1. Explicando o caso
Uma juíza de Pernambuco decretou a prisão de Gusttavo Lima e da influencer Deolane – a notícia está em todos os jornais e sites. Deolane chegou a ser recolhida por alguns dias. Já Gusttavo Lima obteve habeas corpus antes de ser preso.
Gusttavo é suspeito de ter ligação com pessoas investigadas na operação “integration”, da Polícia Civil de Pernambuco, que apura um esquema de lavagem de dinheiro de jogos de azar pela internet (bets). Ele estava nos Estados Unidos em viagem com sua família, quando recebeu a notícia da concessão da ordem.
Na mesma decisão, o desembargador derrubou a decisão que suspendeu o passaporte e o porte de arma do cantor. Para o desembargador, a decretação da prisão de Nivaldo Batista Lima, nome do cantor, foi justificada com base em ilações (deduções).
2. O desdobramento da concessão de habeas corpus — liminarmente
Houve um frisson sobre a (quase) prisão de Gusttavo Lima. Ainda há juízes no Brasil, disseram alguns causídicos. OK. Correta a decisão do HC concedido pelo desembargador pernambucano.
Então, qual é o problema? Causa finita, certo? Sim e não. O busílis é que, em cem pedidos de habeas corpus apreciados desde 2023 até a semana em que houve a concessão da ordem a Gusttavo Lima, o desembargador pernambucano ou não conheceu ou não deferiu (nenhuma) liminar. No mérito, os HC relatados pelo desembargador, com raras exceções, são negados à unanimidade. Portanto, a comemoração pela concessão do habeas corpus em favor de Gusttavo e Deolane fica, digamos assim, ofuscada pelas notícias que darei na sequência. Já explicarei.

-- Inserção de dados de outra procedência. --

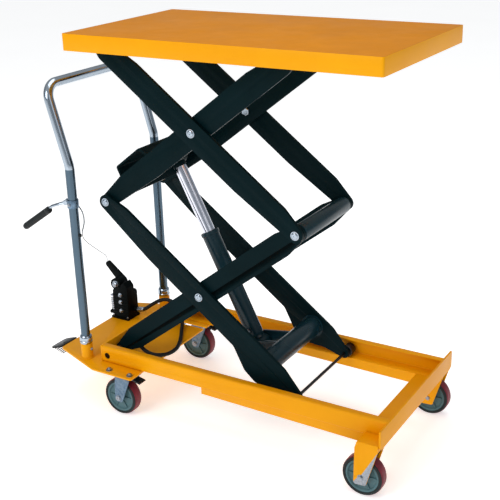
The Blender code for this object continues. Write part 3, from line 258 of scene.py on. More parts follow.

3. Uma questão de isonomia ou “isonomia – eu quero uma para aplicar no Direito”
Lembro-me que fui pioneiro, como procurador de Justiça, em lançar uma tese pela qual se deveria aplicar, por isonomia, a benesse concedida aos sonegadores de tributos – extinção da punibilidade pelo pagamento do prejuízo – aos acusados de furto e estelionato. Há dezenas de acórdãos nesse sentido, da lavra da 5ª. Câmara criminal do TJ-RS em que eu atuava. Um dos acórdãos teve a seguinte ementa:
“Lição de Lenio Luiz Streck: os benefícios concedidos pela Lei Penal aos delinquentes tributários (Lei 9.249/95, artigo 34) alcançam os delitos patrimoniais em que não ocorra prejuízo nem violência, tudo em atenção ao princípio da isonomia. Recurso provido para absolver o apelante. (TARS. 2ª Câmara Criminal. Apelação criminal nº 297.019.937. Relator: Amilton Bueno de Carvalho. Data do julgamento: 25 de Setembro de 1997)”.
Portanto, minha crítica não era (e não é) contra a concessão de favor legis aos sonegadores de tributos (como não sou contra, por óbvio, à concessão de habeas corpus a Gusttavo Lima); minha crítica era — e continua sendo —, sim, a não aplicação da isonomia. É disso que se trata.
A primeira vez em que defendi a tese (é uma de tantas) foi no caso de uma bicicleta furtada e que foi recuperada em seguida. Zero de prejuízo. E a tese foi aplicada, a partir de meu parecer. Isso em 1990, portanto, há 35 anos. Lutei muito por essa isonomia de tratamento. Coerência e integridade — que depois consegui incluir no CPC de 2015, artigo 926.
Portanto, insisto, não está errada a decisão que concedeu o HC em favor de Gusttavo Lima. Porém, talvez não tão corretas estejam muitas das decisões do desembargador (ou do tribunal) que não concederam liminar (e/ou o habeas corpus no mérito) a acusados presos cautelarmente no estado de Pernambuco (sim, sei que no restante do Brasil isso se repete).
Veja-se que a mesma Câmara que concedeu habeas corpus — liminar e monocraticamente — a Gusttavo Lima e para a influencer Deolane, negou o remédio heroico em um caso em que o acusado está preso desde 25/6/2019 – encarcerado há cinco anos (aqui, para além dos cem casos de não concessão de liminar, foram examinados apenas os últimos 40 acórdãos da Câmara em sede de habeas corpus) [1]. Mesmo se fosse crime de júri, ainda assim há um problema, certo?